Thursday, July 17, 2008

Procrastinators: Beware of magical mops


Some of what makes anti-procrastination tools work, is their novelty. Once that novelty wears off, you are right back where you started, procrastinating again.

A hypothetical example:

Let's say I hate mopping my floor and I always procrastinate about doing it. Then I see an ad on TV for a wonder mop, with a handle that twinkles when you push it. You stop pushing, it stops twinkling. You push it faster, it twinkles more. And even more amazing, is that it also sings! I order this mop, because it seems like it could make mopping fun.

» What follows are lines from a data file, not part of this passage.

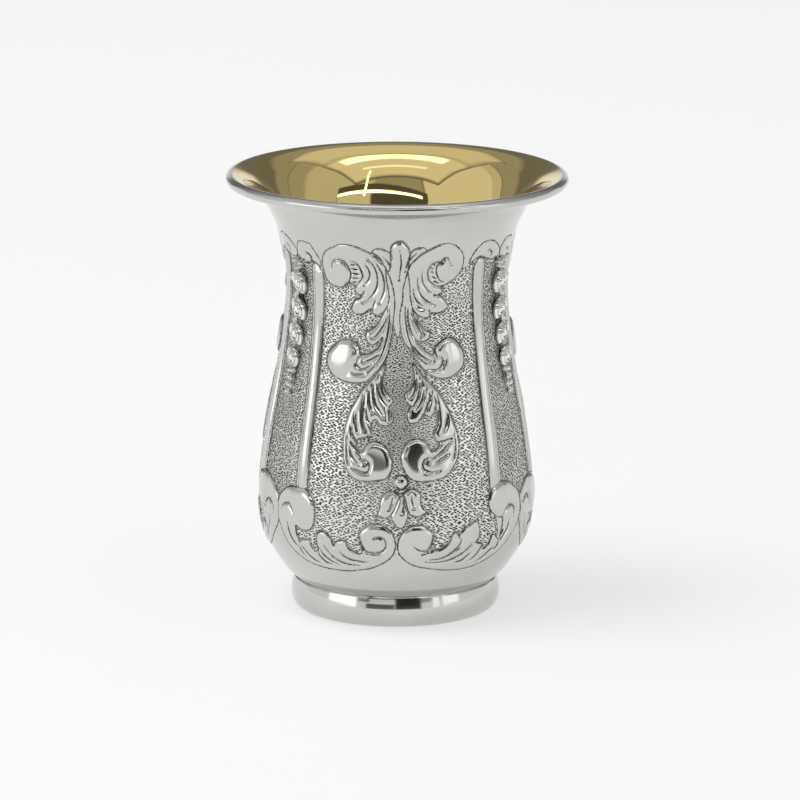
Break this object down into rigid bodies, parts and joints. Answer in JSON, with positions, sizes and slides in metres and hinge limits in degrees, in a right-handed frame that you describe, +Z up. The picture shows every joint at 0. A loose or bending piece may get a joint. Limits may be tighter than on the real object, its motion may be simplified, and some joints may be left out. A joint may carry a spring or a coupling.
{
  "type": "kiddush cup",
  "caption": "Footed silver wine cup with a flared lip, chased acanthus scroll panels between upright ribs, applied husk drops and a gilt inside.",
  "frame": {"origin": "centre of the circle the foot ring stands on, on the table plane", "axes": "+Z up through the mouth; -Y out through the middle of the first wide chased panel; +X to the right seen from the front"},
  "size_m": [0.065, 0.065, 0.084],
  "materials": {
    "chased_silver": "satin-polished sterling silver, oxidised dark in the chased lines and the matted ground",
    "polished_silver": "mirror-polished sterling silver",
    "cast_silver": "polished cast silver with blackened recesses"
  },
  "bodies": {
    "root": {"bowl": "chased_silver", "foot_ring": "polished_silver", "husk_drop_right": "cast_silver", "husk_drop_back": "cast_silver", "husk_drop_left": "cast_silver"}
  },
  "joints": []
}
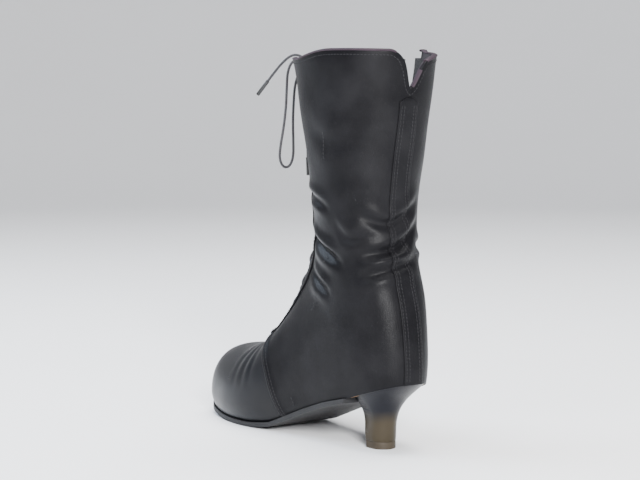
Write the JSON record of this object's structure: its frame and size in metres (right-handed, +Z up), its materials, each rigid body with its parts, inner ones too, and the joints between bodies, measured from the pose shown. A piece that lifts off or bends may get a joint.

So the mop arrives, and I can't wait to get it out of it's packaging and try it. I fill my bucket with soapy water and begin mopping. The singing & twinkling is pretty cool, and before I know it, the whole floor is clean. Great! Wonderful! Terriffic! It's working. I didn't procrastinate and I got the job done.

I like this mop so much, I am having no problem mopping my floor and keeping it clean. I am not even procrastinating about it any more. This is the best mop ever! It's like magic!

But a few months later, after the novelty of the twinkling & singing mop begins to wear off, I find myself beginning to procrastinate about mopping the floor again. What happened? This was supposed to be the best mop ever. What went wrong?

Nothing went wrong. I just had an unrealistic expectation that some wonder tool was going to make me like doing a task I hate.

The truth is that nothing can make me like mopping floors, not even a magical, singing, twinkling wonder mop.

So if you try an anti-procrastination tool and it works for awhile, but then stops working...the problem isn't the tool. It's you and how you feel about the task...your real feelings.

Instead of looking for a new tool to trick yourself into thinking that you like what you hate, work on the real problem: the task itself, how you feel about it, and why.

If you can be honest with yourself, you can begin to look for a real solution instead of tricks. If you fix the root problem, you won't need a singing, twinkling mop to get things done.